When I first started seriously painting, I used a French cotton paper. I did not realize it at the time, but it is far less forgiving than the paper which I currently use (which is non-cotton).

I made the switch when the already up there price raised even more. There was much experimentation before I found the paper which became my main one.

In cleaning my tabouret draws, I came upon an unopened block of French Cotton paper. As my skill has increased from when I originally had used it, I was interested to see what I could do with it now.

My preference with cotton paper had always been cold pressed, but even with this, there is more tooth to the paper than what I currently use. This gives a sort of chunky effect when portraying flesh, watercolor impasto.

I enjoyed using this paper and I will work my way through the block but to my surprise I now prefer my current non-cotton paper. The cotton paper does not blend as easy, so getting effects I want with cotton paper will now make it “easier” with my preferred paper.

5×7 Watercolor & cotton Paper

Summer III

Unintentionally, my last three paintings form a cohesive series. The news continues to be bleak. It is the responsibility of all artists to do their thing.
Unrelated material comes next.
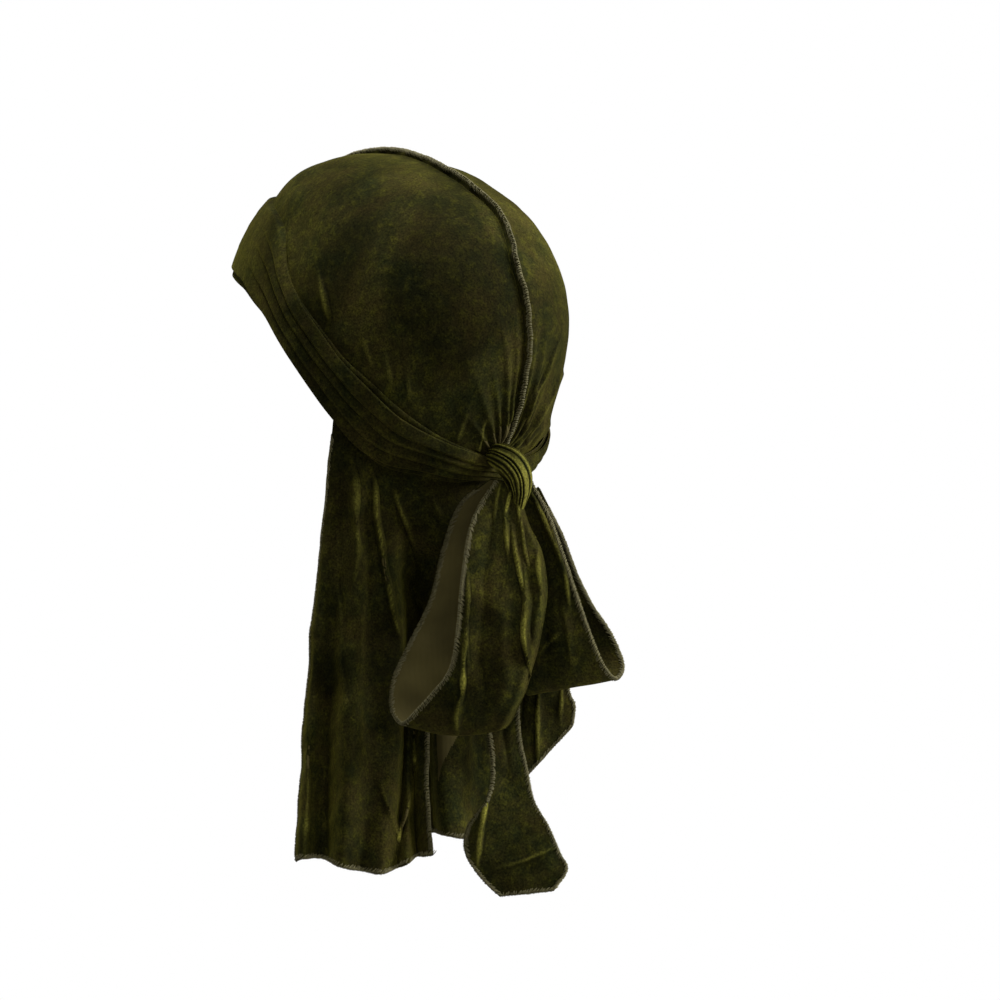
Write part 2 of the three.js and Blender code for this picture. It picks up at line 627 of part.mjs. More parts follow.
for (const [name, side] of [['crown_left', 1], ['crown_right', -1]]) {
  const grid = clothGrid(crownPoint(side), evenShares(FACES.crown.across), evenShares(FACES.crown.along));
  addCloth(name, grid, BOW);
}

addFlap('flap_left', FLAP_LEFT, FACES.flapLeft, BOW);
addFlap('flap_right', FLAP_RIGHT, FACES.flapRight, [...BOW, 'flap_left']);

export default durag;
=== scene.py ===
"""A crushed velvet durag in its worn form, seen from its left rear, with its bow at the back.

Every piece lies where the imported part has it. Tables are in millimetres and degrees, meshes in metres.
"""

import math

import bpy
import numpy as np
from mathutils import Matrix, Vector


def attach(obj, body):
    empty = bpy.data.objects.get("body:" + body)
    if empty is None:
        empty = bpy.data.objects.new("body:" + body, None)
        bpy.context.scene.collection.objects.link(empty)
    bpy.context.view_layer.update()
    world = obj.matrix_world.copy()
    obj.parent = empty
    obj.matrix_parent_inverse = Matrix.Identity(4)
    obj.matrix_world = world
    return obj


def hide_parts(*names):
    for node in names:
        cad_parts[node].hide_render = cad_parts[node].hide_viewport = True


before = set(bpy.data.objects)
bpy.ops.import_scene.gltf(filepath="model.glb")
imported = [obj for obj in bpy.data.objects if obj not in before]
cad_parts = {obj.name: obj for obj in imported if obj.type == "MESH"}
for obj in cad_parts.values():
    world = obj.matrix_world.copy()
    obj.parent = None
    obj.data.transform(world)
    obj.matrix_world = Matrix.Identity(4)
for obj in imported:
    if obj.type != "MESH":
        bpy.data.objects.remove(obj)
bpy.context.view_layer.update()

# The view
# The camera stands level with the bow, to the left rear, and far enough back for a portrait lens,
# so the crown fills the upper half of a square picture.
MM = 0.001
VIEW_TURN = math.radians(132)
VIEW_RISE = math.radians(-0.7)
VIEW_PLACE = Vector((1221.1, 1194.5, -213.4)) * MM
LENS = 109.5
SENSOR = 36

view_right = Vector((math.cos(VIEW_TURN), math.sin(VIEW_TURN), 0))
view_back = Vector((
    math.sin(VIEW_TURN) * math.cos(VIEW_RISE),
    -math.cos(VIEW_TURN) * math.cos(VIEW_RISE),
    math.sin(VIEW_RISE),
))
view_up = view_back.cross(view_right)
camera_data = bpy.data.cameras.new("camera")
camera_data.lens = LENS
camera_data.sensor_width = SENSOR
camera = bpy.data.objects.new("camera", camera_data)
view_axes = Matrix((view_right, view_up, view_back)).transposed().to_4x4()
camera.matrix_world = Matrix.Translation(VIEW_PLACE) @ view_axes
bpy.context.scene.collection.objects.link(camera)
bpy.context.scene.camera = camera
bpy.context.scene.view_settings.view_transform = "Standard"

# Crown panels
# Two panels of stretch velvet, pulled smooth into a dome and sewn together down the middle. Their
# lower edges are gathered into the tie at the back and held down by the wrapped straps.


def table(names, *rows):
    """Rows of values under the names of their columns."""
    return [dict(zip(names.split(), row)) for row in rows]


DOME = {"half_width": 78, "half_length": 106, "above": 96, "below": 114, "tilt": 18, "fullness": 2.25}
DOME_MIDDLE = (0, 13.8, -97.7)
FRONT_PRESS = {"depth": 4, "rise": (30, 46), "turn": (66, 96)}
CLOTH = 1.4
CLOTH_LIP = 0.4
SEAM_ROOM = 2.0
CROWN_LAYER = -CLOTH / 2
CROWN_CELLS = (150, 250)
CROWN_HEM = {"from": 24, "to": 176.5, "pace": 0.95}
CROWN_WAVES = table("size depth seed", (42, 0.35, 3), (14, 0.12, 4))
WAVE_COUNT = 7
WAVE_PACES = (0.6, 1.4)
SEAM = table(
    "climb left",
    (22, 0),
    (70, 2),
    (100, 9),
    (115, 8.5),
    (130, 6),
    (145, 10),
    (165, 6),
    (190, 3),
    (204, 4),
)
WRAP = table(
    "turn top bottom under_top under_bottom",
    (0, 31, 5.5, 29, 3),
    (50, 33, 6.5, 31, 4),
    (64, 30, 2, 28, 0.5),
    (78, 20, -3, 18, -4),
    (94, 9.5, -11.5, 9, -12),
    (110, -0.5, -20.5, 0, -21),
    (120, -7, -26, -6, -26.5),
    (131, -12.3, -31, -10.5, -32),
    (142, -17.5, -32.5, -15.5, -34.5),
    (154, -20.2, -30.5, -19.5, -33),
    (166, -22, -30, -22, -32.5),
    (177, -23.5, -29.5, -24, -30),
)
GATHERS = table(
    "at width depth start",
    (0.09, 0.06, 1.4, 0.68),
    (0.22, 0.08, 2.3, 0.64),
    (0.37, 0.07, 1.8, 0.74),
    (0.52, 0.09, 2.3, 0.7),
    (0.7, 0.07, 1.9, 0.78),
)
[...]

Not necessarily art with a message but putting forth things of beauty as a reminder that there are things out there bigger than ourselves. And more importantly, not everything need be connected to a “Us versus them” issue.

As I cool down on use of some of my other social media sites I had a revelation. Just because you disagree with someone or even if they are legitimately wrong, it’s often not worth yelling back. You are not going to change hearts and minds. Even if in the right, more often than not it is just adding to the cacophony, feeding the pervading negative zeitgeist.